Girl in a Blockbusters smelling of Shake ‘n’ Vac, stares blankly in her soft plumpness and soft permed hair at the pop video playing. Vanilla Ice. She thinks of customers’ lives, their homes as they return last night’s film: Ghost, Petty Woman. Evenings ahead with her husband watching videos, maybe this boy who hangs around, chats to her between customers. Does she even like him? He has big brown eyes. He says put on heavy metal. Ugh, she says, not likely. She’s old fashioned, likes the Carpenters; the woman starved herself to death, but sang beautifully before she did.
The thunder that meant the end of summer sent us running inside, just as the rain started hissing on the path. Fat drops topped up the paddling pool.
We sat in the doorframe and dared Louise to do something we wouldn’t, for fear of a leathering.
She pulled off her swimsuit and exploded over the threshold. The grass licked her heels and her fine hair soaked dark against her back, as she sprinted towards the leylandii and launched herself through, like she was diving into a deep pool.

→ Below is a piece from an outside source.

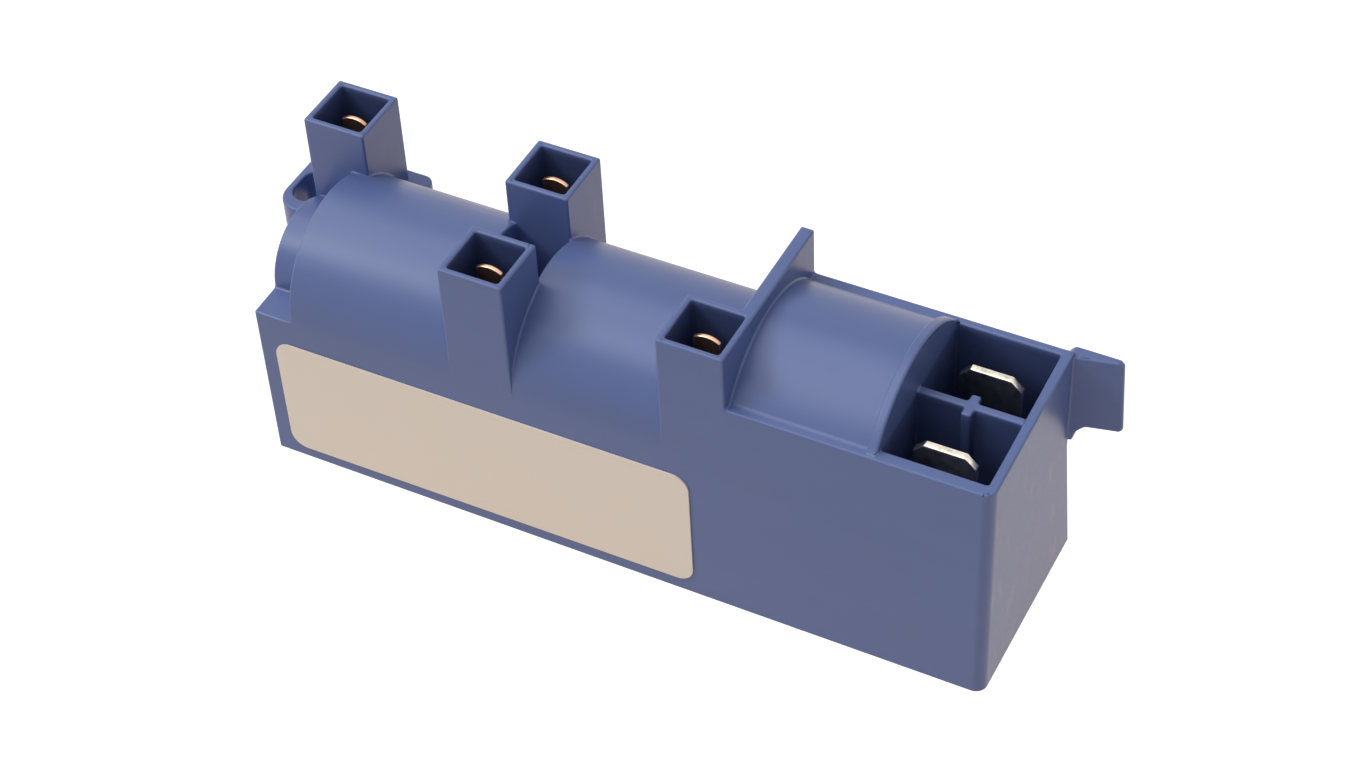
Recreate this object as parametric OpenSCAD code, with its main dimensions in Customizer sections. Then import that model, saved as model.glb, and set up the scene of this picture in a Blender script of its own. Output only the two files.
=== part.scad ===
// Gas stove ignition module: a potted spark generator with four outlets and a mains socket.
// The origin is the middle of the underside: x runs to the mains end, y to the back, z up from the foot.

/* [Housing] */
// Length of the moulded housing
body_l = 79.4; // [76:0.5:90]
// Depth of the housing above its spread foot
body_d = 19.8; // [19:0.1:21]
// How far the back spreads out at the foot
foot_spread = 2.5; // [0.5:0.1:3]
// Height at which the back starts to spread
spread_z = 15.4; // [12:0.2:15.8]
// Height of the left shoulder, which is also the height of the barrel's axis
axis_z = 19.2; // [17:0.2:20.6]
// Thickness of the housing walls
wall = 1.2; // [0.9:0.1:1.6]
// Radius of the upright corners at the right end
corner_r = 1.2; // [0.5:0.1:2]
// Radius of the upright corners at the left end
left_r = 0.2; // [0.1:0.1:1]
// Where the barrel starts, measured from the left end
barrel_x = 4.4; // [2:0.1:5]
// Radius of the small boss in front of the barrel's left end
boss_r = 5.9; // [4:0.1:7]

/* [Mains end] */
// Height of the front ledge at the mains end
ledge_z = 27.1; // [25:0.1:28.4]
// Height of the back rim at the mains end
rim_z = 28; // [26:0.1:29.4]
// How far the barrel is raised in radius at the mains end
mains_raise = 1.3; // [0.6:0.1:2]
// Height of that barrel's axis
mains_axis_z = 20.6; // [19:0.1:21.4]
// How far that barrel's axis stands behind the middle
mains_shift = 0.2; // [0:0.1:0.6]
// Length of the mains socket
pocket_l = 10.5; // [9:0.1:12]
// Height of the socket's floor
pocket_floor_z = 17.4; // [15:0.2:19]
// Thickness of the wall at the right end
end_wall = 1; // [0.8:0.1:1.4]
// Thickness of the socket's front wall
front_wall = 1.4; // [1:0.1:1.8]
// Thickness of the socket's back wall
back_wall = 0.9; // [0.7:0.1:1.2]
// Thickness of the lip round the socket's curved side
lip_t = 1; // [0.6:0.1:1.4]
// Height of that lip above the barrel
lip_h = 0.5; // [0.1:0.1:0.8]

/* [Divider] */
// Thickness of the divider in the socket
divider_t = 0.9; // [0.7:0.1:1.2]
// How far the divider stands behind the middle
divider_shift = 0; // [-0.8:0.1:0.6]
// How far the divider stays below the ledge's height, negative where it stands above
divider_drop = -0.3; // [-0.5:0.1:2]
// Width of the cross rib on the divider
rib_w = 2.8; // [2:0.1:4]
// Thickness of the cross rib
rib_t = 1; // [0.7:0.1:1.2]

/* [Outlets] */
// Outer width of an outlet tower
tower_w = 6.95; // [6.6:0.05:7.4]
// Wall of an outlet tower
tower_wall = 0.68; // [0.6:0.02:0.9]
// Height of the tower tops and of the fin
tower_z = 33.4; // [32:0.2:36]
// Distance from the left end to the middle of the first tower
first_x = 2.85; // [2:0.05:4]
// Distance between towers in one row
pitch = 23.05; // [22.5:0.05:24]
// How far the front row is shifted to the right
front_shift = 0.4; // [0:0.1:1]
// Distance from the back to the middle of the back row
back_row_in = 2.5; // [2:0.1:3]
// Height of the floors inside the towers
well_z = 21.9; // [20.5:0.2:23.5]
// Thickness of those floors
well_floor = 1.2; // [0.8:0.1:1.5]
// Height of the floor in the gap between the second and third towers
gap_floor_z = 19.2; // [18:0.1:20.4]
// Distance from the second tower's left side to that gap
gap_start = 0.9; // [0.5:0.1:2]
// Thickness of the fin across the housing
fin_t = 1.4; // [1:0.1:1.8]

/* [Corner collar] */
// How far the collar reaches out past the left end
collar_out = 4.6; // [4:0.1:6]
// Where the collar ends, measured from the left end
collar_x = 8.8; // [7:0.1:9]
// How far the collar reaches forward from the back
collar_front = 8.1; // [7:0.1:9]
// How far the collar reaches out past the back
collar_back = 2.2; // [1.5:0.1:3]
// Height of the collar's top
collar_z = 22.7; // [21:0.1:23.4]
// Height of the collar itself
collar_h = 3.5; // [3:0.1:6]
// Radius of the collar's corners
collar_r = 1.2; // [0.5:0.1:2]
// Radius of its front left corner
collar_front_r = 2.6; // [1:0.1:3]
// Width of the screw slot
slot_w = 3; // [2.6:0.1:3.2]
// Length of the screw slot
slot_l = 4.6; // [4:0.1:7]
// Wall left beside the screw slot
slot_wall = 0.8; // [0.6:0.1:1]
// Wall left in front of the screw slot
slot_front = 1.6; // [1:0.1:2]

/* [Side tab] */
// How far the tab reaches out past the right end
tab_out = 4.6; // [3:0.1:6]
// How far the tab runs back along the housing
tab_root = 0.8; // [0.5:0.1:3]
// How far the tab's rear face stands behind the housing
tab_t = 1.2; // [1:0.1:2]
// How far the tab's root reaches forward into the end wall
tab_sink = 0.5; // [0.2:0.1:1]
// Thickness of the tab at its tip
tab_tip = 0.6; // [0.4:0.1:1.2]
// How far the tab's top stays below the back rim
tab_step = 0.4; // [0:0.1:1]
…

We sat with our mouths open and a towel across our laps.
It's a tradition for Block B, Mary Gee Hall to eat together every Sunday. The first week of the Easter holidays, there's only three students eating lentil spag bol.
Shaven-headed Angus and curvy-hipped Lei are touching feet under the table, and mumbling about their individual plans for the week to their kitchen-mate. Peony-faced Kate cries at wildlife documentaries and once filled Lei's bed with rose petals for Valentine's day.
Leicester University is teaching them essay-writing, what happens when you put a black sock in with your whites, and that what you don’t say is more important than what you do.